Dataset entries -
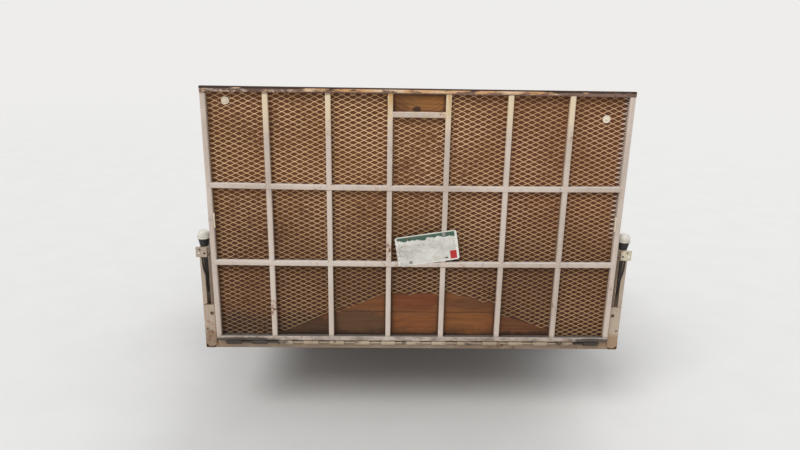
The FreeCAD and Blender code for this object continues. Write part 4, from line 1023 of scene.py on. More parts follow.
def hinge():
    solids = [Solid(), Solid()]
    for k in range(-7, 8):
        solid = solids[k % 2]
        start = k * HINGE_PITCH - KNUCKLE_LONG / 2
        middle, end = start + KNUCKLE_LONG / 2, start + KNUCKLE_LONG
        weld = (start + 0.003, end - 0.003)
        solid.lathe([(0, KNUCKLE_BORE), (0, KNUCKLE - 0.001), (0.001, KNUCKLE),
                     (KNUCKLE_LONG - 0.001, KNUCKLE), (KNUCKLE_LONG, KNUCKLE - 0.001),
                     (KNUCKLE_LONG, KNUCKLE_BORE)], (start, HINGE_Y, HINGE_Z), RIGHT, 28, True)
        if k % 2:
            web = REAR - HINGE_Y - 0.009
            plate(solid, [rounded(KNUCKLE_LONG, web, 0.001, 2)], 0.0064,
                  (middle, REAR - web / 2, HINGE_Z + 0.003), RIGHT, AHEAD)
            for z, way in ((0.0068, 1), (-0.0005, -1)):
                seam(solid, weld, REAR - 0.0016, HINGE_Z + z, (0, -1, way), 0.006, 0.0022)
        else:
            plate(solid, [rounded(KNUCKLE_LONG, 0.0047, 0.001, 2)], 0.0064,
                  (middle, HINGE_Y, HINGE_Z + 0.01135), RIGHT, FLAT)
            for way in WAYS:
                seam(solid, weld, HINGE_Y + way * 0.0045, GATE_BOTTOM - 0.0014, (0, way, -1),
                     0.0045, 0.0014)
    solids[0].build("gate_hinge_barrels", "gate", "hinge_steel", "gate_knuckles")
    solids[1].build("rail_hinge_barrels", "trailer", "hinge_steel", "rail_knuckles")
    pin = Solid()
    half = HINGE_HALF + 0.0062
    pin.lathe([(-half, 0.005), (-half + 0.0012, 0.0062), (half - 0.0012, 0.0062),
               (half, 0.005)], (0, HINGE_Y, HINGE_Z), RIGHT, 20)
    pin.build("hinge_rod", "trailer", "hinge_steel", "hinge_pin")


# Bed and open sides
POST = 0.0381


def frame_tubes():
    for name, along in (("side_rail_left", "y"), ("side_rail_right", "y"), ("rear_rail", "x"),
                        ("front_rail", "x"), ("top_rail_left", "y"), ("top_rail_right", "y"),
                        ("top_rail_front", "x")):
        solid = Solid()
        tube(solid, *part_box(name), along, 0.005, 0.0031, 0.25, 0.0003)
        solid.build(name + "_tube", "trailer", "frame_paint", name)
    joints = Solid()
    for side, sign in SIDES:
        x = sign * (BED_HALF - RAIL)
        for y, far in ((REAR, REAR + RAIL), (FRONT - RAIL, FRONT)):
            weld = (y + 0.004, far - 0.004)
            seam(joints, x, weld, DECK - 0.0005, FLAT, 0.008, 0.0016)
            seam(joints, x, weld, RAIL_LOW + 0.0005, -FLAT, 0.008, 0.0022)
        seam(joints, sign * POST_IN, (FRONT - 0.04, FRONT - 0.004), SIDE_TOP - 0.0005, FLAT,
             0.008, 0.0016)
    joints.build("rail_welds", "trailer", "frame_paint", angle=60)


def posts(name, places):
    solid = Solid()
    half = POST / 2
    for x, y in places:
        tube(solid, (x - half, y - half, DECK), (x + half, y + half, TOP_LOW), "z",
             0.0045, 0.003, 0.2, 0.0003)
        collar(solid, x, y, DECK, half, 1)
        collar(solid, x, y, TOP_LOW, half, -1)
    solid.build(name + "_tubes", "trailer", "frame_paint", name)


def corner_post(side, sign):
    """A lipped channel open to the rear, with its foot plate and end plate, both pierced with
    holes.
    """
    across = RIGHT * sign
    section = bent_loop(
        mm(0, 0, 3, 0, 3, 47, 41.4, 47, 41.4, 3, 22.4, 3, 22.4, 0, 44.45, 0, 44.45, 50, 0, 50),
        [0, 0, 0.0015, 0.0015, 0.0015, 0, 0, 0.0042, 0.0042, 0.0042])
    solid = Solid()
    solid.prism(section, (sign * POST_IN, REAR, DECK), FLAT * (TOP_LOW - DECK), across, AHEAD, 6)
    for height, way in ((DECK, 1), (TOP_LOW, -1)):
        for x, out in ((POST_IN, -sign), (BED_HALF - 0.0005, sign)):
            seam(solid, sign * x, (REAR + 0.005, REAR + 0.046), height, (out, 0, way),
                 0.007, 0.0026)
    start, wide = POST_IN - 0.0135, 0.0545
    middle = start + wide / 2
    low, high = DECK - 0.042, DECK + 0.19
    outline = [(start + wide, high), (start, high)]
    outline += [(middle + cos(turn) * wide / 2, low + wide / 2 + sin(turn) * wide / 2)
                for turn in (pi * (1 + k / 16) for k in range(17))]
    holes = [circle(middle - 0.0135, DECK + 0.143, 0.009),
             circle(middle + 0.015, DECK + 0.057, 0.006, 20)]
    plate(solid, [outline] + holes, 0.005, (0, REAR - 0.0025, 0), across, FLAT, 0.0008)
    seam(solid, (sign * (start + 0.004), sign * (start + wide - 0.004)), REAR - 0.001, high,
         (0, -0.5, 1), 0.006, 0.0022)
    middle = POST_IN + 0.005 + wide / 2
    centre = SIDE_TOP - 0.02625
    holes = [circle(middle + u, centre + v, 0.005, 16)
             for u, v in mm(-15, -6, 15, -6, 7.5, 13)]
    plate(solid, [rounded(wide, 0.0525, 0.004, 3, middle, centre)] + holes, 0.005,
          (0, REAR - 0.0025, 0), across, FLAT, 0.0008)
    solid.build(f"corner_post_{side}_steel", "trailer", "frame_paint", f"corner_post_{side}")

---

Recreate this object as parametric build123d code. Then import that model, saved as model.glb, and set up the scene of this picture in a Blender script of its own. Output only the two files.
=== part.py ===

---

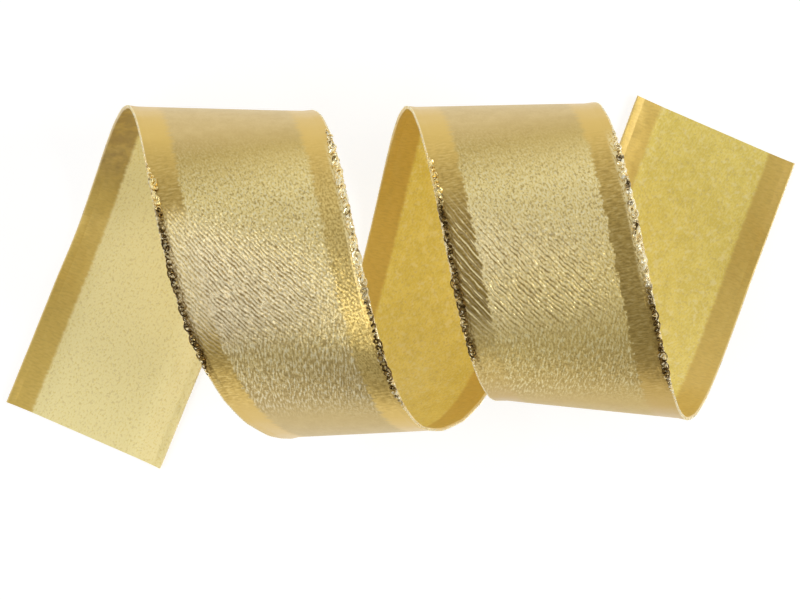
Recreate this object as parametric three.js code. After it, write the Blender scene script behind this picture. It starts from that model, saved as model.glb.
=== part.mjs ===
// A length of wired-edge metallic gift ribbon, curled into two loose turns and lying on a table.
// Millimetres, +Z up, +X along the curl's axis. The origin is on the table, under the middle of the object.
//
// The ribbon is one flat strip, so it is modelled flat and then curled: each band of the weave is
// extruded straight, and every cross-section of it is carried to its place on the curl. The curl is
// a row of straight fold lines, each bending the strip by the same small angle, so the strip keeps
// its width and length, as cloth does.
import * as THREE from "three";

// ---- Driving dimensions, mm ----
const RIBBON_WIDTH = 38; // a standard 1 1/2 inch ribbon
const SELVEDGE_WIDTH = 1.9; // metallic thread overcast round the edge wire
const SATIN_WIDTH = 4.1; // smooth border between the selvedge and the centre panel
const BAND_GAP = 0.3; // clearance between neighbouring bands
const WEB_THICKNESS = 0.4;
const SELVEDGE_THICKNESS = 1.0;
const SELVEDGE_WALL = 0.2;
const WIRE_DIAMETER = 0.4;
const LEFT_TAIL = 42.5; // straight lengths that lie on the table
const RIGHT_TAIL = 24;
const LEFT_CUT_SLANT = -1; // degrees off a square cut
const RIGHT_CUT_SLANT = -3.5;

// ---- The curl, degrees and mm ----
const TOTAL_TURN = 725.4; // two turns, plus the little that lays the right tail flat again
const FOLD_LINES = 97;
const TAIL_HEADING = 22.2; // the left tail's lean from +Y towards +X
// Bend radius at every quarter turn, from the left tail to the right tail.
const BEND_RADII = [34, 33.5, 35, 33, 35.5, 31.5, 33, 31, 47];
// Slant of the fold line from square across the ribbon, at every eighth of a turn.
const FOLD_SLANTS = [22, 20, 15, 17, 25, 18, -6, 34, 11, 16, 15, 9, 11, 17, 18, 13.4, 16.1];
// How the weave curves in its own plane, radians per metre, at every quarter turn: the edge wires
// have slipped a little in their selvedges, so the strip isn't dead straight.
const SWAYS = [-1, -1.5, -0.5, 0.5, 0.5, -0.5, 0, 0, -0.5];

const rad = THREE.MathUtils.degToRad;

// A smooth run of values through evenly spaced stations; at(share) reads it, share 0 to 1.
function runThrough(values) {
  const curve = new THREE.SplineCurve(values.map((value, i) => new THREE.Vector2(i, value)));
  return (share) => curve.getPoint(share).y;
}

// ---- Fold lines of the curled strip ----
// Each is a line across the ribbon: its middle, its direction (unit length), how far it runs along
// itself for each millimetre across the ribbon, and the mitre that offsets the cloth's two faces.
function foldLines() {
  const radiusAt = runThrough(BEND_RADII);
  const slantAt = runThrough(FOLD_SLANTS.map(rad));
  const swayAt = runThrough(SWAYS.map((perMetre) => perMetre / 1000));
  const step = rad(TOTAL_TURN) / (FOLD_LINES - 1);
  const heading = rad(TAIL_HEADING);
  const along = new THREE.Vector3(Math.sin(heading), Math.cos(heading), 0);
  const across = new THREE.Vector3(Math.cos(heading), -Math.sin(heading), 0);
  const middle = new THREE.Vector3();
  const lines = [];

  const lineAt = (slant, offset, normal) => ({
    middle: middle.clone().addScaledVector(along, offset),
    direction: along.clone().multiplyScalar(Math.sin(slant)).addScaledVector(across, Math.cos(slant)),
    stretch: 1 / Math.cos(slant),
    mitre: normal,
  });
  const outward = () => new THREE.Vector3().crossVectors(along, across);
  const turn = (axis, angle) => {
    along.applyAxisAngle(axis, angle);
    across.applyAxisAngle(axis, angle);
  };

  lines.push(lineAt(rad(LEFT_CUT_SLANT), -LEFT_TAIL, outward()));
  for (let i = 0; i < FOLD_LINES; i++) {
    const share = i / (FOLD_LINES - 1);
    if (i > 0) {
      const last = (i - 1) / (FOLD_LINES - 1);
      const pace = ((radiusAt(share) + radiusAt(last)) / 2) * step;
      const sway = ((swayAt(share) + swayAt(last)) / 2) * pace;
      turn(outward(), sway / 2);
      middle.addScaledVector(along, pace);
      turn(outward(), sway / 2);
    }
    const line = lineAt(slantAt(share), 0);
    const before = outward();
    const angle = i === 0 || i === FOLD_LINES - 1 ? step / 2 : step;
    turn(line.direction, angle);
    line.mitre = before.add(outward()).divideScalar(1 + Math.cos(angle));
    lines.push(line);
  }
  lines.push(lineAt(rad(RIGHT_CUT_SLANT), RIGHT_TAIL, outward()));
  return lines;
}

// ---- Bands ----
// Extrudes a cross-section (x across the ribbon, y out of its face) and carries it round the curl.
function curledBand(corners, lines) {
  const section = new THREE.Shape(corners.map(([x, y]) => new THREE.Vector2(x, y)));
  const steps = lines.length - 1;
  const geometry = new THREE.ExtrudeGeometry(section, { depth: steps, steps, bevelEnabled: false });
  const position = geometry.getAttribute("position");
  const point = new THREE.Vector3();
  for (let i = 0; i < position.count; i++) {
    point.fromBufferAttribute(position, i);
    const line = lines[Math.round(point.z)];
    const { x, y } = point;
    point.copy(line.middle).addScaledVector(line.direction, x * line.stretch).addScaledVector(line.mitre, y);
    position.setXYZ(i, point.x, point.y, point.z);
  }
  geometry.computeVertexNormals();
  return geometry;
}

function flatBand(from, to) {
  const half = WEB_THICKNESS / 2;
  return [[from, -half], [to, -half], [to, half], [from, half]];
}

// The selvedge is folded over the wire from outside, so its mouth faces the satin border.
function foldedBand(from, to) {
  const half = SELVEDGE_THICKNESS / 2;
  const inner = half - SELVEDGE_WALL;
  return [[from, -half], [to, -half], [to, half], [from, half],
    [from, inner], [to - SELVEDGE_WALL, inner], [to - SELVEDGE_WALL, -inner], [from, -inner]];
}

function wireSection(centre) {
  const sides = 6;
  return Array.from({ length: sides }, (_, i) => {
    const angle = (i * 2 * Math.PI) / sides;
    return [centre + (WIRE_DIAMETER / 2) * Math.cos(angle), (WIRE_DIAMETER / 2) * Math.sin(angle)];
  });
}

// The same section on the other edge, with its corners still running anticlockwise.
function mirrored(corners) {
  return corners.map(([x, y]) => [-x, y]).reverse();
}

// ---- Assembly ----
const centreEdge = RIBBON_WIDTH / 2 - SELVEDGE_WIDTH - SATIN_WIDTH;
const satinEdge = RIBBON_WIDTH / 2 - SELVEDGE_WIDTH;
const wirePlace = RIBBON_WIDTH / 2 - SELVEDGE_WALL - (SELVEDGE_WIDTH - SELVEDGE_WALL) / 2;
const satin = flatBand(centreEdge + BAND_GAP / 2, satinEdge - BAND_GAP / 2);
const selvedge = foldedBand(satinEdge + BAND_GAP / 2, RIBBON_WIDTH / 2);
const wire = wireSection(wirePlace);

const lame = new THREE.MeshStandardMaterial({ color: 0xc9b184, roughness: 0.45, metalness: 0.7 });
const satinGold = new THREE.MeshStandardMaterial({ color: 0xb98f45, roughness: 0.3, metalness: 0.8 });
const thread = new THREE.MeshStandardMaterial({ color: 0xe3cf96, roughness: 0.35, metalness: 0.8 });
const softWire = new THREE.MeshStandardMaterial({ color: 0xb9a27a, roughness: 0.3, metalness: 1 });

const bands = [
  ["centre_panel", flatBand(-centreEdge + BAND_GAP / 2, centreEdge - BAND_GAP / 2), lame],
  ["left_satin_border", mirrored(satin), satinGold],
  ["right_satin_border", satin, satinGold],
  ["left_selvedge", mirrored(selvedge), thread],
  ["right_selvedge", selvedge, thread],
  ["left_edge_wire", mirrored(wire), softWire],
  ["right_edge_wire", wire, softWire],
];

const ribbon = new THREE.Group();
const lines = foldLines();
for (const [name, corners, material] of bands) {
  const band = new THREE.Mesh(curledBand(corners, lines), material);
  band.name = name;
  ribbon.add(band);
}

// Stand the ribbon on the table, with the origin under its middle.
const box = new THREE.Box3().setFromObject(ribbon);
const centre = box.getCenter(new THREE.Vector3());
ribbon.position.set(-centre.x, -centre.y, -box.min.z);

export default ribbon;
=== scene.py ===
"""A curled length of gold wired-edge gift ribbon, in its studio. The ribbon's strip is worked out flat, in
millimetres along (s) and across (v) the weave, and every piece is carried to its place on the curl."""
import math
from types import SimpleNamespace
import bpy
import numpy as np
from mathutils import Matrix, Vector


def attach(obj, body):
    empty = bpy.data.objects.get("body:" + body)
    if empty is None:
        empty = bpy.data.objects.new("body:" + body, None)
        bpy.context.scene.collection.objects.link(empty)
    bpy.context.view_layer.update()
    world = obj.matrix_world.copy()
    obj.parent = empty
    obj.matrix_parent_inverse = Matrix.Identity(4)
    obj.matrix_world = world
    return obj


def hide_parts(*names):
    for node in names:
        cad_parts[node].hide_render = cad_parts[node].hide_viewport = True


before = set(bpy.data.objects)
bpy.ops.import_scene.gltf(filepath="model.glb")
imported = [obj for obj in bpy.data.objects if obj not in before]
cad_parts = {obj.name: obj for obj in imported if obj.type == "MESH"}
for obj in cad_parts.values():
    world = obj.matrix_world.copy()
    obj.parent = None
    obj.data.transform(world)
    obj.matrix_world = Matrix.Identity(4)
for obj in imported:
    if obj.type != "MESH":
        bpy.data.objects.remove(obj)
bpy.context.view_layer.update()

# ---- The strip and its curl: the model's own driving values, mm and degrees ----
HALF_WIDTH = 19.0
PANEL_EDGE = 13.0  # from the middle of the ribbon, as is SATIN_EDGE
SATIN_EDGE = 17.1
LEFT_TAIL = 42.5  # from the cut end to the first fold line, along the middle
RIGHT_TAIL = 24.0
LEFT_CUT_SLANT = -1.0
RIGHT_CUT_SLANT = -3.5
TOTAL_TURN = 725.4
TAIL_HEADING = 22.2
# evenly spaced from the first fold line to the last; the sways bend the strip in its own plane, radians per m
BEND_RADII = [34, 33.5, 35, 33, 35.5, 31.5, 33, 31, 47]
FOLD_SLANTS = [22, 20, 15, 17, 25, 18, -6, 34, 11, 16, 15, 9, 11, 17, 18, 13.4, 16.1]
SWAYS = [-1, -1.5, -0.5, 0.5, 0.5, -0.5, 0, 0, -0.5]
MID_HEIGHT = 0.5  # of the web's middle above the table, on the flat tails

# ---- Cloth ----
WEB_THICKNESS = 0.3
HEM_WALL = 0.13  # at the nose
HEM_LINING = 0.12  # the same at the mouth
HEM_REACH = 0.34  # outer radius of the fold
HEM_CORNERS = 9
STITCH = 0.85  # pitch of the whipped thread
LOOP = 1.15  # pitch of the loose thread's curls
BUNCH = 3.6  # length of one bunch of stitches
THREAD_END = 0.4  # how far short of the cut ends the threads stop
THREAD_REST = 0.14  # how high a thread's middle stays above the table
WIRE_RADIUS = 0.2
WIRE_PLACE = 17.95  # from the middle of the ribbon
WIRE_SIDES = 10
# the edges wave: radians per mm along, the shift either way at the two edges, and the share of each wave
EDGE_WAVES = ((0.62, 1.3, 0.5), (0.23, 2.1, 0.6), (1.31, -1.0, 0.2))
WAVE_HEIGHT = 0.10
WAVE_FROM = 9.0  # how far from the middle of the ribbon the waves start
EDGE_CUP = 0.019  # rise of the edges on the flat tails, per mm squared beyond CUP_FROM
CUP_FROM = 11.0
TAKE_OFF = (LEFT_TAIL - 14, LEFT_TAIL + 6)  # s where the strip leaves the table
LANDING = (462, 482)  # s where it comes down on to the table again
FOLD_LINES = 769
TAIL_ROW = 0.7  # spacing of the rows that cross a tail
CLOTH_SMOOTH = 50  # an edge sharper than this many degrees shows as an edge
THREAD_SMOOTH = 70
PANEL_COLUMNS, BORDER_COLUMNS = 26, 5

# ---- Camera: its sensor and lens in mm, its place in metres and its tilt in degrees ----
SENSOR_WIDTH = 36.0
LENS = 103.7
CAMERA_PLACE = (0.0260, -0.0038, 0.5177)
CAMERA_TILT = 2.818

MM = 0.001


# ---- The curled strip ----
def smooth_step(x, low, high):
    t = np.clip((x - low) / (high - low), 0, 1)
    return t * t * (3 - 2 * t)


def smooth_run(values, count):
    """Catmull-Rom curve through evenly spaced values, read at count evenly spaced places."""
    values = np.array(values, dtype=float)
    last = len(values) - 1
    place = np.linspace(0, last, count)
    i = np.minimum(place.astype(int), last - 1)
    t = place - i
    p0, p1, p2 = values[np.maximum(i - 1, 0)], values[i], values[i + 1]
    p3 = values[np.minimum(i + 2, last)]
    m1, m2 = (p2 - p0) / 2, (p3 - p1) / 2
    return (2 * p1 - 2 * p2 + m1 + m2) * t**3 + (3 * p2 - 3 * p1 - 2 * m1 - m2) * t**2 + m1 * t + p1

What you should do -
Extract lines where the string "objects" occurs.

Result for this exercise -
    empty = bpy.data.objects.get("body:" + body)
        empty = bpy.data.objects.new("body:" + body, None)
        bpy.context.scene.collection.objects.link(empty)
before = set(bpy.data.objects)
imported = [obj for obj in bpy.data.objects if obj not in before]
        bpy.data.objects.remove(obj)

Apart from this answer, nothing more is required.